* BEGIN *

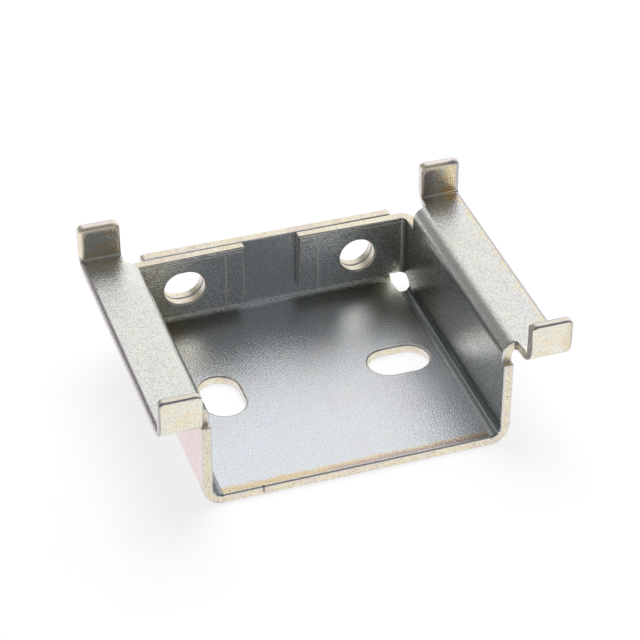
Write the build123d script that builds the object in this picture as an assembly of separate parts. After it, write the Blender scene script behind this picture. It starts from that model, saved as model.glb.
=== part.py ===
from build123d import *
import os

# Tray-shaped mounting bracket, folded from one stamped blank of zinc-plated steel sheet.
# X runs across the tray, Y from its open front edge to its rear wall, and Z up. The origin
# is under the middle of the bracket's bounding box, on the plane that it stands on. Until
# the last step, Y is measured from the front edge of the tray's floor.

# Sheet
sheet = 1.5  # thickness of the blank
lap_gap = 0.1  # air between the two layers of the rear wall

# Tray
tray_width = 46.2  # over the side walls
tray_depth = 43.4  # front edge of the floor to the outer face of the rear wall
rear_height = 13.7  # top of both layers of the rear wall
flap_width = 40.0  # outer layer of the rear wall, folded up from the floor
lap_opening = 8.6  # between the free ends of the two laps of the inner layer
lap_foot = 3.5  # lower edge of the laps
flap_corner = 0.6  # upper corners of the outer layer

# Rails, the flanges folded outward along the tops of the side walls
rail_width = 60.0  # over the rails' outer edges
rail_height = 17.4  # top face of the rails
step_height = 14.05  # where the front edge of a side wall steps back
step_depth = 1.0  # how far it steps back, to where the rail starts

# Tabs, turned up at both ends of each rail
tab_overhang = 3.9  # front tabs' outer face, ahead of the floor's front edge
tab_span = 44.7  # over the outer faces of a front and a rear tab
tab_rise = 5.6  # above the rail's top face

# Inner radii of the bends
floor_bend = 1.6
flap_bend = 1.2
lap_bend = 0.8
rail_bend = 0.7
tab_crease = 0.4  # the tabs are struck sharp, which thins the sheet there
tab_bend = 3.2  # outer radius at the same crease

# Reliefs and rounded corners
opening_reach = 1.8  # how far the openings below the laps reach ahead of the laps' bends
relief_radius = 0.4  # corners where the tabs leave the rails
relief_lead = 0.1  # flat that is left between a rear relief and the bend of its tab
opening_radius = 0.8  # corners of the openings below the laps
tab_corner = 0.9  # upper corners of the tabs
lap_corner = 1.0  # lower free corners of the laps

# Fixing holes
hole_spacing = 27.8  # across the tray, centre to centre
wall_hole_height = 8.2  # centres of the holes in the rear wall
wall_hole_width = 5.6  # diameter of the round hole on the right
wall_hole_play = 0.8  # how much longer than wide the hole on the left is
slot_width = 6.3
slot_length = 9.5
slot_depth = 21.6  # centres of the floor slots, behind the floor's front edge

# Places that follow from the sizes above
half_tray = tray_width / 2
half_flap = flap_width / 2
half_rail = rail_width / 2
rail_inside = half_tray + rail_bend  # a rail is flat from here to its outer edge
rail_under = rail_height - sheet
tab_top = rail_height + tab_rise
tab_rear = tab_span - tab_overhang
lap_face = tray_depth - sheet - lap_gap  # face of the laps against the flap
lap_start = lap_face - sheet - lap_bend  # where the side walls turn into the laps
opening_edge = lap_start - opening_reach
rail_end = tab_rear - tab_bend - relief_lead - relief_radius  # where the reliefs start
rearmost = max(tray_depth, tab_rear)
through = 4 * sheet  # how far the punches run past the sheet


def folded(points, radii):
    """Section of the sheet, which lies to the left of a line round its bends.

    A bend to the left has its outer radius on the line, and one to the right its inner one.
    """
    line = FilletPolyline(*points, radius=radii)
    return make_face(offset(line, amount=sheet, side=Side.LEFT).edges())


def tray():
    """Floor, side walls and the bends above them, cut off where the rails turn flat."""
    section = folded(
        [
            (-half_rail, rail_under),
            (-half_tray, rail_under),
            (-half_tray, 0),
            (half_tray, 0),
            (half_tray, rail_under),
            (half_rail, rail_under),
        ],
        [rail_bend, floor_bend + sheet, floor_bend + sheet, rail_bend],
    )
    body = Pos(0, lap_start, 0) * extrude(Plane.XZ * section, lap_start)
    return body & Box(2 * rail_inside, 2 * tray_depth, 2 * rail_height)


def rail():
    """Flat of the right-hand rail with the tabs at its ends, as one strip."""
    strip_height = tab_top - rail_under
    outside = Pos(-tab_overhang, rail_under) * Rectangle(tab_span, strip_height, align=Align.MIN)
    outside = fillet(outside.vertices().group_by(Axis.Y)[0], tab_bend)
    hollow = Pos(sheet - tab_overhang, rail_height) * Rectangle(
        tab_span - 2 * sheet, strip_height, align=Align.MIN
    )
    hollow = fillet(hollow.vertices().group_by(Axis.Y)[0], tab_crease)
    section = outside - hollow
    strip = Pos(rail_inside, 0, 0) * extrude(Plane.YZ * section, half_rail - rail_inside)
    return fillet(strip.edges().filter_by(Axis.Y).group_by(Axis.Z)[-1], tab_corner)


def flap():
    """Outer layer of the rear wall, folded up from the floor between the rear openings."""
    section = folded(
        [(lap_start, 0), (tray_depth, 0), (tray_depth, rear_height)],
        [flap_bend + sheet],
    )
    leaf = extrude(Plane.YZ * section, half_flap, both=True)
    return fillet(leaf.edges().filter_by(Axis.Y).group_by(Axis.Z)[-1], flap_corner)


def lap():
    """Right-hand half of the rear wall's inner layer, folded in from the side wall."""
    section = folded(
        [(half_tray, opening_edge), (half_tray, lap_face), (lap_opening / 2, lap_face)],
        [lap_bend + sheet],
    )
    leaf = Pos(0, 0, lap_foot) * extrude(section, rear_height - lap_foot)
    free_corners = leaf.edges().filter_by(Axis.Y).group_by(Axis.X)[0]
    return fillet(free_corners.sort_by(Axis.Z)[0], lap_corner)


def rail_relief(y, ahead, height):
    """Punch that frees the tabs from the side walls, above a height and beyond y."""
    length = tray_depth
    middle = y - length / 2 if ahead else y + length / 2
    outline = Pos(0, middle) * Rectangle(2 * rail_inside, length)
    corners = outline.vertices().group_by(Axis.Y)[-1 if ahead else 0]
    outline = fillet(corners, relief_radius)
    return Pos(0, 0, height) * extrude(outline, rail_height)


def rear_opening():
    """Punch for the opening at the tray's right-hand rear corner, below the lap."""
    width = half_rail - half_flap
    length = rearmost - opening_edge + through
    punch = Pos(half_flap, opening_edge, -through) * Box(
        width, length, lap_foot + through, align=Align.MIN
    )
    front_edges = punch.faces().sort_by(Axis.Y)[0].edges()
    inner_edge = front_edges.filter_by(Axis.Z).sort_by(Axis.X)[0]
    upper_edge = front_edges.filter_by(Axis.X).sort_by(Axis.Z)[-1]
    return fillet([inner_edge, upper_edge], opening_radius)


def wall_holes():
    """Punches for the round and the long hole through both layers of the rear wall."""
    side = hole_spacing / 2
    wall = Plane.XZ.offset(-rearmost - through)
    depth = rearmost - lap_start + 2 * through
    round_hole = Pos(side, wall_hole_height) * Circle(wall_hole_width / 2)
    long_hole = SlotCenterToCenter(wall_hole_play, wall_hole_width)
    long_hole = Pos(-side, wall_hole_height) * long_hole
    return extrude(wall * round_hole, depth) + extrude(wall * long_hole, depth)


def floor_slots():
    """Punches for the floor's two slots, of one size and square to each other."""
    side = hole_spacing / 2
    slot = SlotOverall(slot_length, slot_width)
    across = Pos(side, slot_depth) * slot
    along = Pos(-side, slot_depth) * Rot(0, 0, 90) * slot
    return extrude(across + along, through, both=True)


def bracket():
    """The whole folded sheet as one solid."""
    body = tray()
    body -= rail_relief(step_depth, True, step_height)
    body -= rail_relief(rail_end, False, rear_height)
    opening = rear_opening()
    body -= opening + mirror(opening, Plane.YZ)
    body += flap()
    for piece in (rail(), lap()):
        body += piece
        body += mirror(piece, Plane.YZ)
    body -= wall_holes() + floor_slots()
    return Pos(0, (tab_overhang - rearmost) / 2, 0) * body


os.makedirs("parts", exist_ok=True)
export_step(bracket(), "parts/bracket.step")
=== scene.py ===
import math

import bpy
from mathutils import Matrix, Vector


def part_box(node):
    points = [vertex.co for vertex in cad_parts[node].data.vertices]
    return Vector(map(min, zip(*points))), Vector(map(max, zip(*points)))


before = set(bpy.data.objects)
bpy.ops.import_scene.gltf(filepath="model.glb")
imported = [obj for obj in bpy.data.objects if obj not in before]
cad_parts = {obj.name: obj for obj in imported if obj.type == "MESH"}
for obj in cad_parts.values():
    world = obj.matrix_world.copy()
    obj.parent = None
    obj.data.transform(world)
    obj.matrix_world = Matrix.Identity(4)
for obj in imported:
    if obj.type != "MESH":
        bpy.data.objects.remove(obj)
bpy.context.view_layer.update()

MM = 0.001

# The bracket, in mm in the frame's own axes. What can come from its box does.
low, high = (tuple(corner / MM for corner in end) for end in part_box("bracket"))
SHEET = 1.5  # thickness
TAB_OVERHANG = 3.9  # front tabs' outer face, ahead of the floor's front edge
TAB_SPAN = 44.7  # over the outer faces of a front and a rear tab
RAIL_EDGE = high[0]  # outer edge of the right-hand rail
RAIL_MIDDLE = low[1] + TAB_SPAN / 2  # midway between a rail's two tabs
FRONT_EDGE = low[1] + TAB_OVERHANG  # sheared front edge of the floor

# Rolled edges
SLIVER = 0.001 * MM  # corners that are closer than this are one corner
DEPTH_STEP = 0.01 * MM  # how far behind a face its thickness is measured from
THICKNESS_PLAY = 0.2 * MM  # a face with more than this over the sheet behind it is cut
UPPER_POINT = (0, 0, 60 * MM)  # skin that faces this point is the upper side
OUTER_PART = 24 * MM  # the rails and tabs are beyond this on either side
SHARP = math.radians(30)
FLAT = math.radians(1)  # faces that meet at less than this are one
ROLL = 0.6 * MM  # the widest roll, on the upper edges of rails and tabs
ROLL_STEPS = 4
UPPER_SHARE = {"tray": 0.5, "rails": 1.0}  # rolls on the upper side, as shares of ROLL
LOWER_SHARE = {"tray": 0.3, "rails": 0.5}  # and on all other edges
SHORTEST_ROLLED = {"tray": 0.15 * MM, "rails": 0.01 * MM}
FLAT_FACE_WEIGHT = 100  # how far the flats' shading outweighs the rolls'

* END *

- The exercise: Quote the data above from the line containing "across = Pos(side, slot_depth) * slot" to the line containing "FRONT_EDGE = low[1]", inclusive, and stop.

- Solution to this problem:
    across = Pos(side, slot_depth) * slot
    along = Pos(-side, slot_depth) * Rot(0, 0, 90) * slot
    return extrude(across + along, through, both=True)


def bracket():
    """The whole folded sheet as one solid."""
    body = tray()
    body -= rail_relief(step_depth, True, step_height)
    body -= rail_relief(rail_end, False, rear_height)
    opening = rear_opening()
    body -= opening + mirror(opening, Plane.YZ)
    body += flap()
    for piece in (rail(), lap()):
        body += piece
        body += mirror(piece, Plane.YZ)
    body -= wall_holes() + floor_slots()
    return Pos(0, (tab_overhang - rearmost) / 2, 0) * body


os.makedirs("parts", exist_ok=True)
export_step(bracket(), "parts/bracket.step")
=== scene.py ===
import math

import bpy
from mathutils import Matrix, Vector


def part_box(node):
    points = [vertex.co for vertex in cad_parts[node].data.vertices]
    return Vector(map(min, zip(*points))), Vector(map(max, zip(*points)))


before = set(bpy.data.objects)
bpy.ops.import_scene.gltf(filepath="model.glb")
imported = [obj for obj in bpy.data.objects if obj not in before]
cad_parts = {obj.name: obj for obj in imported if obj.type == "MESH"}
for obj in cad_parts.values():
    world = obj.matrix_world.copy()
    obj.parent = None
    obj.data.transform(world)
    obj.matrix_world = Matrix.Identity(4)
for obj in imported:
    if obj.type != "MESH":
        bpy.data.objects.remove(obj)
bpy.context.view_layer.update()

MM = 0.001

# The bracket, in mm in the frame's own axes. What can come from its box does.
low, high = (tuple(corner / MM for corner in end) for end in part_box("bracket"))
SHEET = 1.5  # thickness
TAB_OVERHANG = 3.9  # front tabs' outer face, ahead of the floor's front edge
TAB_SPAN = 44.7  # over the outer faces of a front and a rear tab
RAIL_EDGE = high[0]  # outer edge of the right-hand rail
RAIL_MIDDLE = low[1] + TAB_SPAN / 2  # midway between a rail's two tabs
FRONT_EDGE = low[1] + TAB_OVERHANG  # sheared front edge of the floor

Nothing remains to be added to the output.